My own view is that in 2.3 Bolingbroke behaves as if he worries about the inconsistency and about a moment in which “the apprehension of the good” led to a brief and diffuse act of opportunism.16 For in spite of the aggressive embarkation Northumberland reports, Bolingbroke seems careful, even diffident, in his dealings with those who greet him on his return. His response to Northumberland’s windy sweet talk (2.3.2–18) is curt. He shows himself to be concerned with the way he is perceived, addressed, and flattered or criticized. In thanking the nobles for their support, he is careful to keep his promises vague. He seems to resist—without entirely discouraging—the push of an incipient rebellion of nobles who would obviously like to see him go all the way and who thus, ironically, have the same designs on Bolingbroke that Richard has—an unwitting complicity that will, with Bolingbroke’s help, turn against him in Henry IV, Part 1, after he has become king. Above all, he takes the opportunity offered by Berkeley’s cool and York’s censorious remarks to back away from any appearance of ambition greater than the desire to recover his rightful inheritance. However wild or undefined his intention may have been on setting sail before Richard seized his patrimony, the seizure gives him a defined ground of defiance and grievance.17 Against York’s double charge that Bolingbroke is “a banished man” who has returned “Before the expiration of [his] time, / In braving arms against [his] sovereign” (2.3.114–16), Bolingbroke’s demand for legal justice actually reproduces the logic of York’s earlier protest against the seizure. York warned that Richard jeopardizes his own position as well as his cousin Bolingbroke’s in violating the principle of lineal succession; Bolingbroke agrees: “If that my cousin king be king in England, / It must be granted I am Duke of Lancaster” (127–28). Within these limits, Bolingbroke’s sense of grievance is morally justified, and he can represent himself to himself as a man more sinned against than sinning. Richard’s problem, then, given what I take to be his agenda, will be to make Bolingbroke transgress those limits and reach for more than his own.
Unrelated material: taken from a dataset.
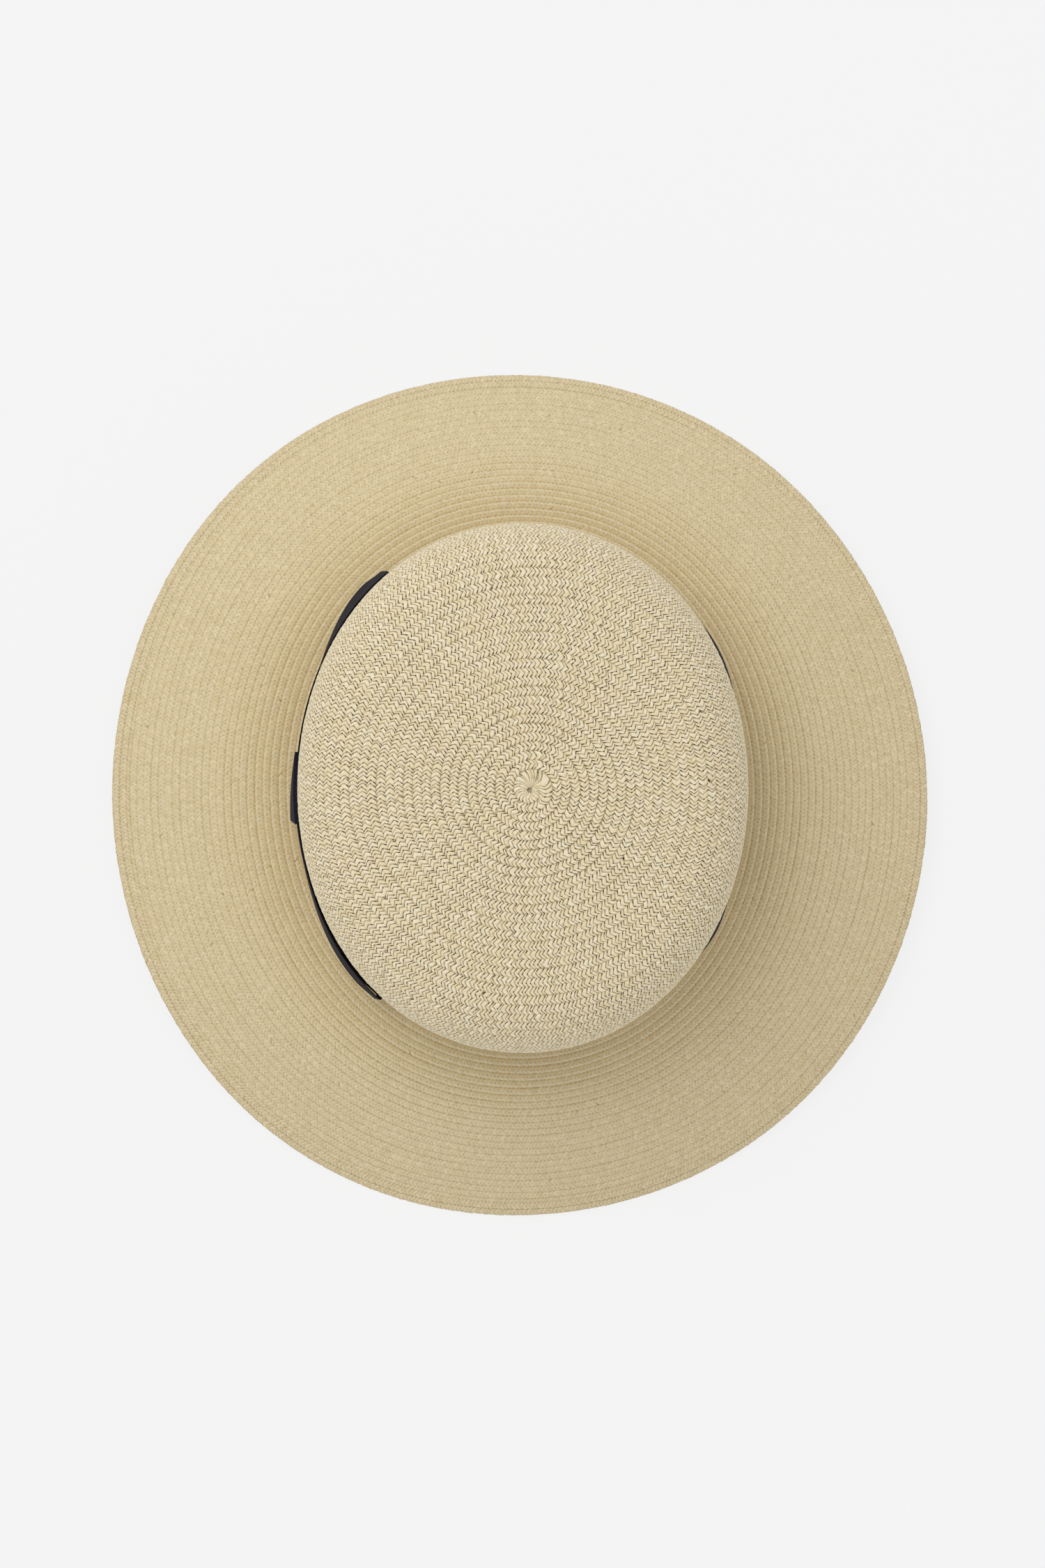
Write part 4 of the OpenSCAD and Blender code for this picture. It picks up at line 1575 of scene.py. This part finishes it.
@dataclass
class Studio:
    """A pale floor, soft light and the camera straight above.

    The floor's shadow is the share of real light and shadow in its shown colour. Sky is the strength of
    the light from all round, and the lamp's power is in watts.
    """

    camera_at: tuple[float, float] = (1.1 * MM, 4.5 * MM)
    camera_height: float = 1488 * MM
    lens: float = 85.0
    film: float = 36.0
    floor_w: float = 12.0
    floor_colour: Colour = srgb(246, 246, 246)
    floor_shadow: float = 0.12
    sky: float = 0.69
    key_power: float = 16.5
    key_at: tuple[float, float, float] = (-0.75, 0.95, 2.2)
    key_size: float = 1.4
    aim_at: tuple[float, float, float] = (0.0, 0.0, 0.08)

    def build(self) -> None:
        """Builds the floor, lights and camera."""
        self.floor()
        self.world()
        self.key()
        self.camera()
        bpy.context.scene.view_settings.view_transform = "Standard"

    def floor(self) -> None:
        """Lays the floor, whose shown colour keeps a share of the hat's shadow."""
        bpy.ops.mesh.primitive_plane_add(size=self.floor_w, location=(0, 0, 0))
        plane = bpy.context.object
        plane.name = "studio_floor"
        paper = bpy.data.materials.new("studio_paper")
        s = NodeSheet(paper)
        s.finish({"Base Color": self.floor_colour, "Roughness": 0.9, "Specular IOR Level": 0.0})
        glow = s.new("Emission", self.floor_colour, 1.0)
        s.blend(s.product(s.seen(), 1 - self.floor_shadow), glow, "Material Output")
        plane.data.materials.append(paper)

    def world(self) -> None:
        """Lights the room evenly from all round, and shows it in the floor's colour."""
        world = bpy.data.worlds.new("studio_world")
        s = NodeSheet(world, "Background")
        s.finish({"Color": srgb(255, 255, 255), "Strength": self.sky})
        s.blend(s.seen(), s.new("Background", self.floor_colour, 1.0), "World Output")
        bpy.context.scene.world = world

    def key(self) -> None:
        """Hangs one large soft lamp ahead of the hat and to its left."""
        lamp = bpy.data.lights.new("soft_lamp", "AREA")
        lamp.shape = "DISK"
        lamp.size = self.key_size
        lamp.energy = self.key_power
        obj = bpy.data.objects.new("soft_lamp", lamp)
        obj.location = self.key_at
        aim = Vector(self.aim_at) - Vector(self.key_at)
        obj.rotation_euler = aim.to_track_quat("-Z", "Y").to_euler()
        bpy.context.scene.collection.objects.link(obj)

    def camera(self) -> None:
        """Hangs the camera straight above, with the hat's front at the top of the view."""
        data = bpy.data.cameras.new("camera")
        data.sensor_fit = "VERTICAL"
        data.sensor_height = self.film
        data.lens = self.lens
        data.clip_start = 0.05
        obj = bpy.data.objects.new("camera", data)
        obj.location = (*self.camera_at, self.camera_height)
        bpy.context.scene.collection.objects.link(obj)
        bpy.context.scene.camera = obj


def main() -> None:
    """Builds the hat and the studio, and reports each piece."""
    logging.basicConfig(level=logging.INFO, format="%(message)s")
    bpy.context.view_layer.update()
    shape = HatShape()
    braid = SpiralBraid(shape)
    straw = PaperBraid().build()
    # Brim straw: fainter painted shade in slits and at strand edges; painted shade and highlight round the
    # crown's foot.
    brim_straw = PaperBraid(name="paper_braid_brim", strand=srgb(227, 209, 168), pale=srgb(236, 219, 179),
                            yellow=srgb(221, 200, 150), pink=srgb(224, 200, 160), slit=srgb(150, 128, 84),
                            slit_shade_depth=0.27, side_depth=1.0, seam_shadow_depth=0.75, thread_share=0.1, patch=0.4,
                            edge_shade=0.1, edge=srgb(200, 180, 136), crown_foot_shade=0.4, ridge_highlight_and_shade=0.9).build()
    ribbon = RibbedRibbon().build()
    tape = WovenTape("sweatband_cotton", srgb(222, 212, 188), srgb(200, 188, 160)).build()
    pale_thread = WovenTape("pale_thread", srgb(240, 236, 220), srgb(214, 206, 184)).build()
    label = WovenTape("label_cloth", srgb(236, 234, 228), srgb(216, 212, 202)).build()
    dark_thread = WovenTape("dark_thread", srgb(44, 43, 56), srgb(28, 27, 36)).build()
    Crown(braid, straw).build()
    Brim(shape, braid, brim_straw).build()
    Inside(braid, straw, brim_straw).build()
    Sweatband(shape, tape, pale_thread, label).build()
    EdgeWire(DrawnSteel().build()).build()
    HatBand(shape, ribbon, dark_thread).build()
    Bow(shape, ribbon).build()
    Studio().build()


if __name__ == "__main__":
    main()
My response to Bolingbroke’s language coincides with the opinion of one critic that throughout the play Bolingbroke “is genuinely trying to say what he means.”18 But what he means, what he intends to do, is often far from obvious—is marked by moments of confusion and indecisiveness that suggest it is not always obvious to him. When he sentences Richard’s friends to death in 3.1, he goes back, in effect, to square one and blames them for all royal misdeeds, just as he had blamed Mowbray in 1.1. This time, however, he is more careful to dissociate the misdeeds from Richard and represent the king himself as the victim of the flatterers’ corrupt practices. He is equally careful to control public reaction to the death sentences by a painstaking explanation, most of which is devoted to Bushy’s and Green’s victimization of him. Thus, according to this argument, he and Richard are in the same position, so that whatever he does on his own behalf he also does on Richard’s, preserving both the king and the crown from the sources of corruption. However, the pressure behind this strenuous exercise in self-exculpation betrays itself in the introductory comment with which he justifies the death penalty: “to wash your blood / From off my hands, here in the view of men / I will unfold some causes of your deaths” (3.1.5–7). As Rackin points out, “Richard’s association [in 4.1] of his betrayers with Pilate, the biblical archetype for a futile attempt to deny guilt . . . is prefigured here” (Stages 129). But in Bolingbroke’s case (as opposed to Richard’s flamboyant assumption of the divine victim’s role), the allusion slips out against the grain of the speaker’s stated intention and hints at the futility of his attempt to persuade himself he is not guilty of an action aimed at weakening rather than—as he claims—safeguarding Richard’s position. The solicitude he shows for the queen (38–42) immediately after his indictment of Bushy and Green is part of the same pattern. It may be dismissed as another politic gesture intended to impress or placate his audience, but that does not prevent it from being at the same time a gesture of good faith he performs for his own benefit—or, more darkly, a preemptive washing of the hands by one who, like Macbeth, may be shaken by his apprehension of the good.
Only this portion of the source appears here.